** WHAT IS ASKED **
Return, unaltered, every line from the beginning of the material below up to and including the one with "DROP_AT = (-47.8, 113.8)".

--- START OF PROVIDED DATA ---

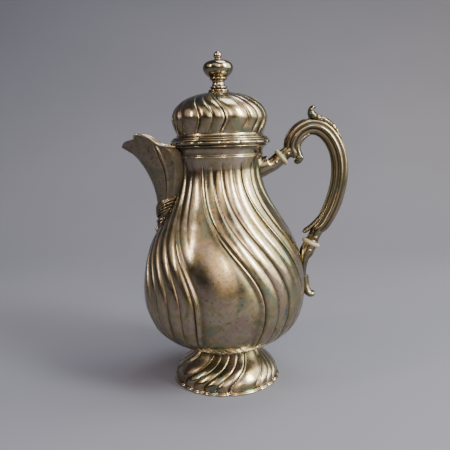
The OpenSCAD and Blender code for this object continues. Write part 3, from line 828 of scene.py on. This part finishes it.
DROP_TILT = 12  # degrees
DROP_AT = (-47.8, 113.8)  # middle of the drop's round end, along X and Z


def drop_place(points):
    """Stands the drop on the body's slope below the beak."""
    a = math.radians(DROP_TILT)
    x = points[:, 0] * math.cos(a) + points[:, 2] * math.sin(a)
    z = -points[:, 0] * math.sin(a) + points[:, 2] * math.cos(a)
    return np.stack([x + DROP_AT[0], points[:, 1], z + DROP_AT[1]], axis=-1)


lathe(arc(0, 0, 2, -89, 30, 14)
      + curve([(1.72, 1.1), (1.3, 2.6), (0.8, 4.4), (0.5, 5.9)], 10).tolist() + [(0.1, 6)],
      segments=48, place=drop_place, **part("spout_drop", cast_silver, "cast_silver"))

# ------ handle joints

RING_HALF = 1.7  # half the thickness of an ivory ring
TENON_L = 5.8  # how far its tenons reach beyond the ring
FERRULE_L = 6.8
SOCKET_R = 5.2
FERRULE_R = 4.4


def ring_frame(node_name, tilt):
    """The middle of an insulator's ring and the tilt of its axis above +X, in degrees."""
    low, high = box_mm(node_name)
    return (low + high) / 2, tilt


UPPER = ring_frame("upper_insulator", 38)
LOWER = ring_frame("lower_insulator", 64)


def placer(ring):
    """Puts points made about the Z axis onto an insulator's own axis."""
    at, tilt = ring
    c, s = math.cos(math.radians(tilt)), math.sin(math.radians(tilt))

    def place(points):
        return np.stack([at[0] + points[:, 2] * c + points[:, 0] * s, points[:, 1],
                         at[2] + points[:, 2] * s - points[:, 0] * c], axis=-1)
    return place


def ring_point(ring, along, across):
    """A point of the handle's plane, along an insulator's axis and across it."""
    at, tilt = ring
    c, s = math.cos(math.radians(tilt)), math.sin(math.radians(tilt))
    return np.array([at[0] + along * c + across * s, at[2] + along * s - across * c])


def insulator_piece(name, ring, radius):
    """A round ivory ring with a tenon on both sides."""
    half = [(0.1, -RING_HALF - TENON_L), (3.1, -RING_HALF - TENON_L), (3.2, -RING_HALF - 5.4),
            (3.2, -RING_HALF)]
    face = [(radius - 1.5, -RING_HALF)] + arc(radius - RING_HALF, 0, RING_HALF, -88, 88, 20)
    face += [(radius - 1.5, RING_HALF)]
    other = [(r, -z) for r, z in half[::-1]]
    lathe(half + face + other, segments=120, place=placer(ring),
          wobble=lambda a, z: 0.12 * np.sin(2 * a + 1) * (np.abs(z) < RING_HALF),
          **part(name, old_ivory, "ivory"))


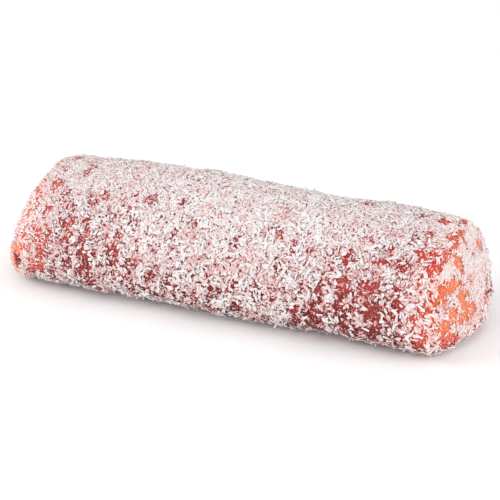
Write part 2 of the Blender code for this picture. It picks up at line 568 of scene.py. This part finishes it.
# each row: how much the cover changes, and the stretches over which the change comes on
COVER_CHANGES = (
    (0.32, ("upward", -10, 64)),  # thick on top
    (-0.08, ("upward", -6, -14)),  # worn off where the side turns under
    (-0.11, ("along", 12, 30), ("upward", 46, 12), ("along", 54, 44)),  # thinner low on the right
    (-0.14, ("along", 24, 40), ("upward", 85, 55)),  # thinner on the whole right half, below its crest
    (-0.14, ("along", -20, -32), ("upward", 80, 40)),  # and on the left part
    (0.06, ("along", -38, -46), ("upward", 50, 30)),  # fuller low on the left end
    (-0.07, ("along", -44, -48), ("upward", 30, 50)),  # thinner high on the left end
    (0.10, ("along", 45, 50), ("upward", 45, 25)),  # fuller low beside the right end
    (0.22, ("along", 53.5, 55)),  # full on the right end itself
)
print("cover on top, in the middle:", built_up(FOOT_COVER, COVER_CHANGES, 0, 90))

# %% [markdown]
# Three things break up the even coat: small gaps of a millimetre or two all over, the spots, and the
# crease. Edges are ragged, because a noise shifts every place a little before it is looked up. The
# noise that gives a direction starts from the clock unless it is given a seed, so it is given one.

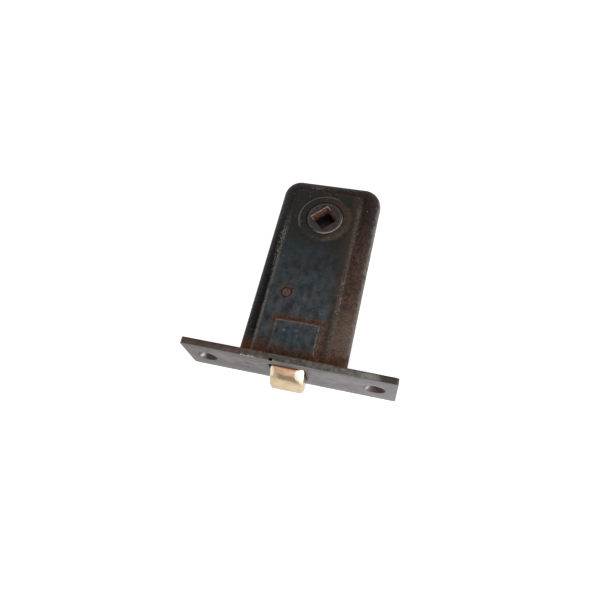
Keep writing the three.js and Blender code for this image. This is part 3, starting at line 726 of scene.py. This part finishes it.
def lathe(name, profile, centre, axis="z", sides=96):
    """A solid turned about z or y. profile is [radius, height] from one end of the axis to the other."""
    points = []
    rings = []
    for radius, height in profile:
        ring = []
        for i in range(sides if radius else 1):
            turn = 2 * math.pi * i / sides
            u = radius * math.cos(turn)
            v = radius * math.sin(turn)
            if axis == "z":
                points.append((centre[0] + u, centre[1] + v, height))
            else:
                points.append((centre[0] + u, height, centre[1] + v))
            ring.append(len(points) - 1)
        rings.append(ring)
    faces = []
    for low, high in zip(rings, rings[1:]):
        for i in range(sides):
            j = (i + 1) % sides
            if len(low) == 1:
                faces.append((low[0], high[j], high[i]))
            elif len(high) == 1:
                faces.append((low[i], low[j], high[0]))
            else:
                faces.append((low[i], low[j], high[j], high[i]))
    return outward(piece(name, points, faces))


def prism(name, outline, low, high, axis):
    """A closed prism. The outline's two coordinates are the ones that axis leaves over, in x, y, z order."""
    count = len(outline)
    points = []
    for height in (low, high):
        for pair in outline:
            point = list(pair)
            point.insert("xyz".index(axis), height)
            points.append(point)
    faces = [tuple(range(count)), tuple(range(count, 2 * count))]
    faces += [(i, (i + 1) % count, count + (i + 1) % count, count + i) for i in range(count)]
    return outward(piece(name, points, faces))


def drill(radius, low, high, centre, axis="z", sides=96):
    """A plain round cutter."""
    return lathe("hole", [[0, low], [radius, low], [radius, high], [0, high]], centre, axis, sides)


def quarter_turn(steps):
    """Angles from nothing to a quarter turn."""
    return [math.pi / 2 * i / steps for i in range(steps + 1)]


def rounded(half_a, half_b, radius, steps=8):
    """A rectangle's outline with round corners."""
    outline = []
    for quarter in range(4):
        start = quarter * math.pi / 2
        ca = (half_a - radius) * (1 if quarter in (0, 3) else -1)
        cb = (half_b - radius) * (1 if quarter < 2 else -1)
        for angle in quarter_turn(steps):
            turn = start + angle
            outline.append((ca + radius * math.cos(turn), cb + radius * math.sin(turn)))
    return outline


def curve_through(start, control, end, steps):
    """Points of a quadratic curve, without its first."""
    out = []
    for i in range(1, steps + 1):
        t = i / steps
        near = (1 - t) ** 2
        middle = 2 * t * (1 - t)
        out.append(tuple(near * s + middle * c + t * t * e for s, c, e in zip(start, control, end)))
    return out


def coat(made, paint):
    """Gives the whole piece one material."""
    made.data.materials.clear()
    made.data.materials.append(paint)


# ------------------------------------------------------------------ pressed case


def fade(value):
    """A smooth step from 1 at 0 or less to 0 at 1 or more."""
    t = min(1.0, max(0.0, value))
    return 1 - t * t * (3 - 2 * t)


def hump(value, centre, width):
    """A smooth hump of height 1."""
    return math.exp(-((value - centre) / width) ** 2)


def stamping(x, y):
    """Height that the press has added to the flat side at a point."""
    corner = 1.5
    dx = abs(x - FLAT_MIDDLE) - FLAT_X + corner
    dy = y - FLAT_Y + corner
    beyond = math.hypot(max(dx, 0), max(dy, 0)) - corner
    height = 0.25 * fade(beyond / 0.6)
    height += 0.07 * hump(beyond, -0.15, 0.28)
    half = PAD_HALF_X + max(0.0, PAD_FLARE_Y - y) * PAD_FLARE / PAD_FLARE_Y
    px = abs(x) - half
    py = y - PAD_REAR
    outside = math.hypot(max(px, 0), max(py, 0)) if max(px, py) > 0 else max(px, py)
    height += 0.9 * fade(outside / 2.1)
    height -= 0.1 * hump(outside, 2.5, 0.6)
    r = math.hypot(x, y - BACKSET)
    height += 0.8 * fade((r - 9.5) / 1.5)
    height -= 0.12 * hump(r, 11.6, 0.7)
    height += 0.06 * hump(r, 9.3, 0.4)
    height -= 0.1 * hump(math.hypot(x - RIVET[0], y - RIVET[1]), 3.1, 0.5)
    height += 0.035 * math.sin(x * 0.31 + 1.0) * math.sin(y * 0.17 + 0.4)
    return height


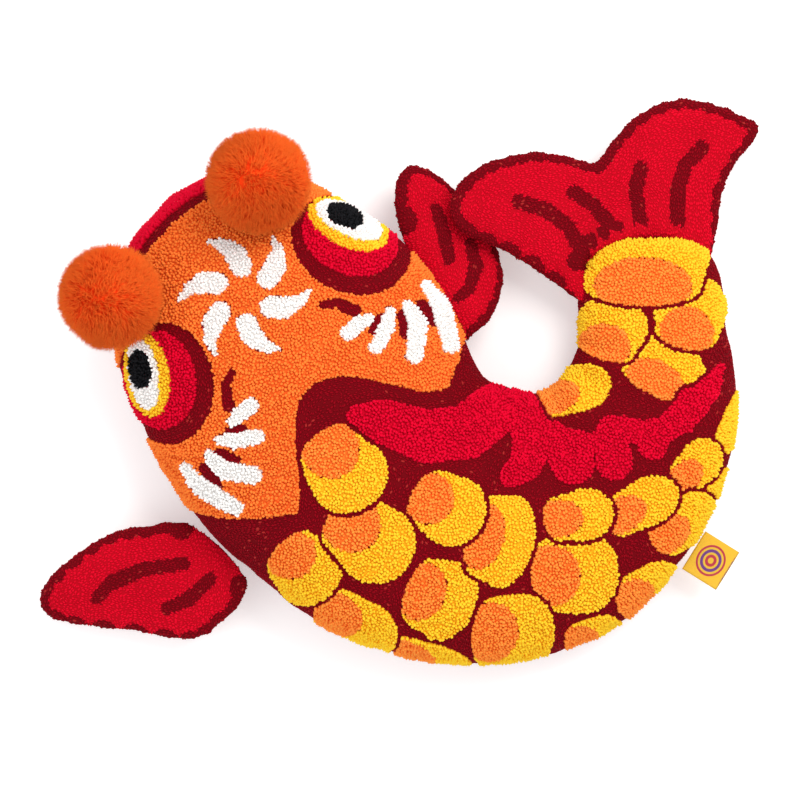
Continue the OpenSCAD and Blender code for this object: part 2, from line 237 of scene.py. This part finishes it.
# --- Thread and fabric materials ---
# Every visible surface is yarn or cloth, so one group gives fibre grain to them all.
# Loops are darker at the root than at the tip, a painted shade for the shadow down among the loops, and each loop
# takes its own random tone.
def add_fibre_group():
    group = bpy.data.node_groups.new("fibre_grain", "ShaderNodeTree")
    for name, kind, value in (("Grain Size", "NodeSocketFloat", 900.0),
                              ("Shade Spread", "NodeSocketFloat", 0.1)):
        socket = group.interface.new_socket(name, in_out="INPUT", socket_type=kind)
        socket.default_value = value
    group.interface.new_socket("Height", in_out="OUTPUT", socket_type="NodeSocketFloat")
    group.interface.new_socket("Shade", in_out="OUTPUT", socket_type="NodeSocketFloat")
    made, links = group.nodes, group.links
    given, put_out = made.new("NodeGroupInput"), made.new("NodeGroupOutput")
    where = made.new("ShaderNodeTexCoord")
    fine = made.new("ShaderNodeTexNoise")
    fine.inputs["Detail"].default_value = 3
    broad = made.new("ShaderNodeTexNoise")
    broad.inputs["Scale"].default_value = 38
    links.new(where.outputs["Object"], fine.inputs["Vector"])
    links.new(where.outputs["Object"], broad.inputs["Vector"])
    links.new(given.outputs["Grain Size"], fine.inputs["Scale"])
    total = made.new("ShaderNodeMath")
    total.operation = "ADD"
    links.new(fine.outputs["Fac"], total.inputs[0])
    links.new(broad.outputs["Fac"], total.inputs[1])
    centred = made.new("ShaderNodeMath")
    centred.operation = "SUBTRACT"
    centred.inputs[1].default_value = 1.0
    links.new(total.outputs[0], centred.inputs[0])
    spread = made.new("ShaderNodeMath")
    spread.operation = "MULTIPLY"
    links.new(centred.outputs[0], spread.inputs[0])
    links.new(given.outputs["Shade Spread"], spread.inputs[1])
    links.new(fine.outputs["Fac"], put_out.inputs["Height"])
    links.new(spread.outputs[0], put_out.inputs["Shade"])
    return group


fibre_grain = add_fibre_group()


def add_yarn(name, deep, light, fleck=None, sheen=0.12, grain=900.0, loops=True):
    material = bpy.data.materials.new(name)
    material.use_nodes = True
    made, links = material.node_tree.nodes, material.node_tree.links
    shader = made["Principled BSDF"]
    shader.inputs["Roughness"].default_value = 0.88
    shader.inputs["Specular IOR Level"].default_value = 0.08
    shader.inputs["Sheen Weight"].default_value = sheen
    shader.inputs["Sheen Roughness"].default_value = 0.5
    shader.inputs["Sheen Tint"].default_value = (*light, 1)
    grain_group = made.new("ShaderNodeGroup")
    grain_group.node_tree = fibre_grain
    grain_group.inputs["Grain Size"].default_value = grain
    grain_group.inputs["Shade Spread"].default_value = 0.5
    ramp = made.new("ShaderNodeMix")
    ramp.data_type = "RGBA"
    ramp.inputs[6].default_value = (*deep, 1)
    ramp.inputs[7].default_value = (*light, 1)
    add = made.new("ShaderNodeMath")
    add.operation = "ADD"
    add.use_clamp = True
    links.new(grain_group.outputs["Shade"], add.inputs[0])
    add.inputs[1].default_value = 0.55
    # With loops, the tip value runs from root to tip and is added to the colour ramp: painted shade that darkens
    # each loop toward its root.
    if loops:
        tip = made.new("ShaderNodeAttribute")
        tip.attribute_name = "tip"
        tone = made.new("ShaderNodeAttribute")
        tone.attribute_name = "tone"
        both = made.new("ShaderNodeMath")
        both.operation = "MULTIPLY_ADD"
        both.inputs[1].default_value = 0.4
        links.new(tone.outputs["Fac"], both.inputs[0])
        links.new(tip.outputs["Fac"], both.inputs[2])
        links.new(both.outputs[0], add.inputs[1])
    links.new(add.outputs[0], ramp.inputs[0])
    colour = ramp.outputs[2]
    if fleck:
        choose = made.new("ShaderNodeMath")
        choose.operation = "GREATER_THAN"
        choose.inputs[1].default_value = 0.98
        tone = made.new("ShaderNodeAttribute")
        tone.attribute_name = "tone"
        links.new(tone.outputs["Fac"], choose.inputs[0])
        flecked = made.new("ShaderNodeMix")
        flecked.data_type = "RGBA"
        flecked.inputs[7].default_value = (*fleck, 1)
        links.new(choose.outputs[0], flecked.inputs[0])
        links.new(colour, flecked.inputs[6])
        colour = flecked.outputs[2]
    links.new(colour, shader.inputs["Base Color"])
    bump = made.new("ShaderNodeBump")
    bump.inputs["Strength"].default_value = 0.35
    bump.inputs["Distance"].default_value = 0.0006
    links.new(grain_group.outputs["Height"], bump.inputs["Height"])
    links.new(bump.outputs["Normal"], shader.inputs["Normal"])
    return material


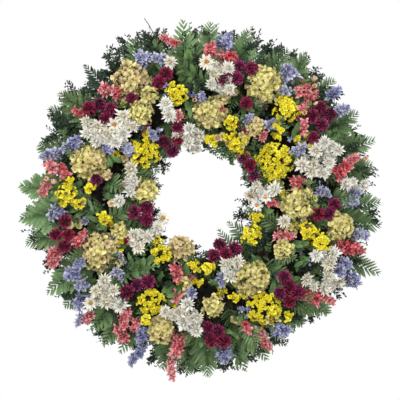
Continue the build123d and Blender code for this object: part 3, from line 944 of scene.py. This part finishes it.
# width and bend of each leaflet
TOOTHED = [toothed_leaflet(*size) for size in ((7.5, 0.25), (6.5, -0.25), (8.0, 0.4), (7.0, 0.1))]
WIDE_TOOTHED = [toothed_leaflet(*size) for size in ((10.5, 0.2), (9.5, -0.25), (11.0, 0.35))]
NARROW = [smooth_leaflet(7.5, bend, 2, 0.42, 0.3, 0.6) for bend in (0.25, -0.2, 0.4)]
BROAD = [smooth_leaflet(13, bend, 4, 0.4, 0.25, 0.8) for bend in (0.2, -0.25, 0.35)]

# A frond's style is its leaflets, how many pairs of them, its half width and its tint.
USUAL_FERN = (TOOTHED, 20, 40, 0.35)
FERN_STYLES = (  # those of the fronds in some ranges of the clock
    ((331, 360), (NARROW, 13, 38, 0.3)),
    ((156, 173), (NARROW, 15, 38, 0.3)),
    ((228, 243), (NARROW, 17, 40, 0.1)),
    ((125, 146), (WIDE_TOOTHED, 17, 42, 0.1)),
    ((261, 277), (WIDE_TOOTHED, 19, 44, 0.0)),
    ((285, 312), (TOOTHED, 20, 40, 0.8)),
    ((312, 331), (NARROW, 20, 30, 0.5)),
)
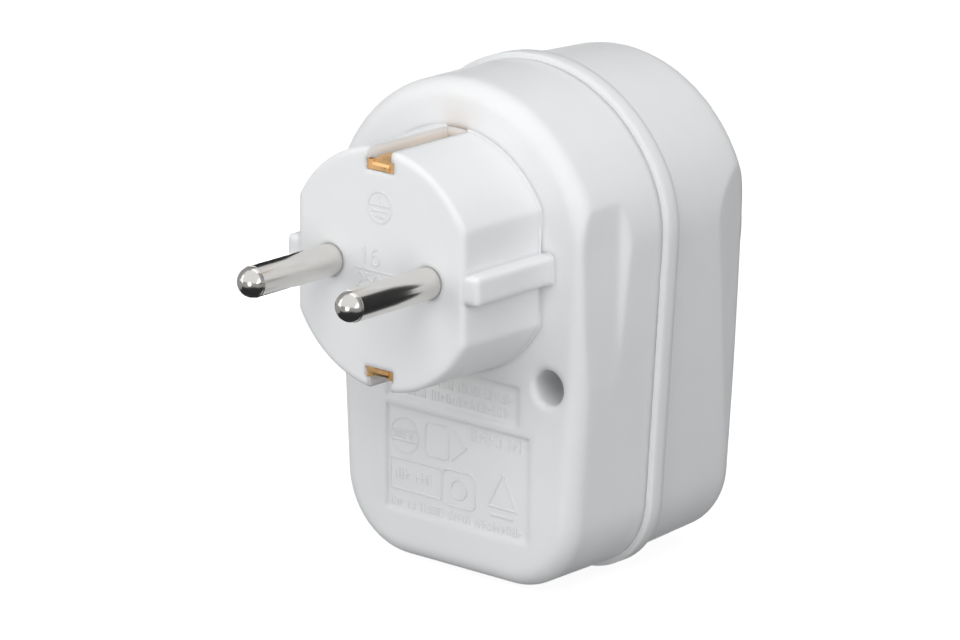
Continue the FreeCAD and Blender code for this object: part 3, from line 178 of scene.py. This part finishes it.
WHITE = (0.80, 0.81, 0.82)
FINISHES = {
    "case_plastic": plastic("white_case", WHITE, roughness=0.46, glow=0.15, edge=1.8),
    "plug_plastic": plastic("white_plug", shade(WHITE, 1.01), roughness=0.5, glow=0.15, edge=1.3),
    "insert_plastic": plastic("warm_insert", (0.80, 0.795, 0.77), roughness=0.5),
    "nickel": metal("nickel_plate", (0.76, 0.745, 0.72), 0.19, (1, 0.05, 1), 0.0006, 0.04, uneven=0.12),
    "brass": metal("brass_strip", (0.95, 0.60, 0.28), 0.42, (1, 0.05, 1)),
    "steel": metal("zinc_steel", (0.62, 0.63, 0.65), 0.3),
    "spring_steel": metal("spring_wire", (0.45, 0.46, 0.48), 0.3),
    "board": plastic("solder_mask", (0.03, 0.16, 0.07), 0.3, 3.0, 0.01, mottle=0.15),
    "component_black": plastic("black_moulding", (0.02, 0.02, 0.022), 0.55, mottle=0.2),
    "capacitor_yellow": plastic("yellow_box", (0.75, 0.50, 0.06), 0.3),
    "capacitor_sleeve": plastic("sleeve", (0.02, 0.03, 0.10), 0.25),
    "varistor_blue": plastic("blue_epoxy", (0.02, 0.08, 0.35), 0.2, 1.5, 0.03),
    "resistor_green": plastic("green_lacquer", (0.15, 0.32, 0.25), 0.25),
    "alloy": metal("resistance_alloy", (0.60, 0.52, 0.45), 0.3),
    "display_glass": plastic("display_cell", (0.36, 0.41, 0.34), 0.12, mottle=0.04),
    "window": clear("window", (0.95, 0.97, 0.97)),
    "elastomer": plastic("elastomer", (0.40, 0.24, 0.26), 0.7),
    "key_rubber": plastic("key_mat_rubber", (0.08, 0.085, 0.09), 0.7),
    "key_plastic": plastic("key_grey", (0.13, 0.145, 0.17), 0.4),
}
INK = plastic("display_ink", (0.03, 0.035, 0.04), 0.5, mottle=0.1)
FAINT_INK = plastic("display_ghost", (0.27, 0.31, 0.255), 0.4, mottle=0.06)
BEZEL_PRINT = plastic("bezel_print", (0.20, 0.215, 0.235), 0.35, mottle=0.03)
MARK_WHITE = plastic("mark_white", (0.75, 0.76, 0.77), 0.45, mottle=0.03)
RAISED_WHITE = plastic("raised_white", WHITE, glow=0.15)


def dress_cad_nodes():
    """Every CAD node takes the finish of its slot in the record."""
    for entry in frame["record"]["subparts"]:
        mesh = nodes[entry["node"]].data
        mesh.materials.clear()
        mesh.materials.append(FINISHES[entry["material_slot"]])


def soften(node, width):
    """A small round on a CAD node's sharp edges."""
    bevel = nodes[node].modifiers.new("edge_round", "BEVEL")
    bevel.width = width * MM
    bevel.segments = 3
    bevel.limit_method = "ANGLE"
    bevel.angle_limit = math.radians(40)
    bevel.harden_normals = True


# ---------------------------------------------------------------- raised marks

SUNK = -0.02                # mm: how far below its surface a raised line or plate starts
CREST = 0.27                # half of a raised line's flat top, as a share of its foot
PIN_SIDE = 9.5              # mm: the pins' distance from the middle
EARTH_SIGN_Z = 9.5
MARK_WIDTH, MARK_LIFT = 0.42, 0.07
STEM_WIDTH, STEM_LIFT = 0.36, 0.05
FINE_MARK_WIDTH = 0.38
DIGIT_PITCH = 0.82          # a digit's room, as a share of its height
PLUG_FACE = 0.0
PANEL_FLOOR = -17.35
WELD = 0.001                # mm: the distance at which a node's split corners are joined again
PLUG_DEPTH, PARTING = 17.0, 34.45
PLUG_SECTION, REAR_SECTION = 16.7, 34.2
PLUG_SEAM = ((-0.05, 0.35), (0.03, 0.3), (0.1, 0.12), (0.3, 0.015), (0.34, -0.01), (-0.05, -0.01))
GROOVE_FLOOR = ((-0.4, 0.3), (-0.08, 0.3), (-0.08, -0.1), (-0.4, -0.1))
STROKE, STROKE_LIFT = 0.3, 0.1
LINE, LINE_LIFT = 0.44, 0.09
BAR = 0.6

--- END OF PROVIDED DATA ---

** COMPLETE RESPONSE **
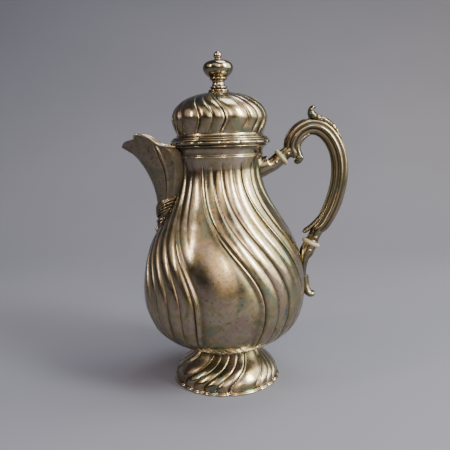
The OpenSCAD and Blender code for this object continues. Write part 3, from line 828 of scene.py on. This part finishes it.
DROP_TILT = 12  # degrees
DROP_AT = (-47.8, 113.8)  # middle of the drop's round end, along X and Z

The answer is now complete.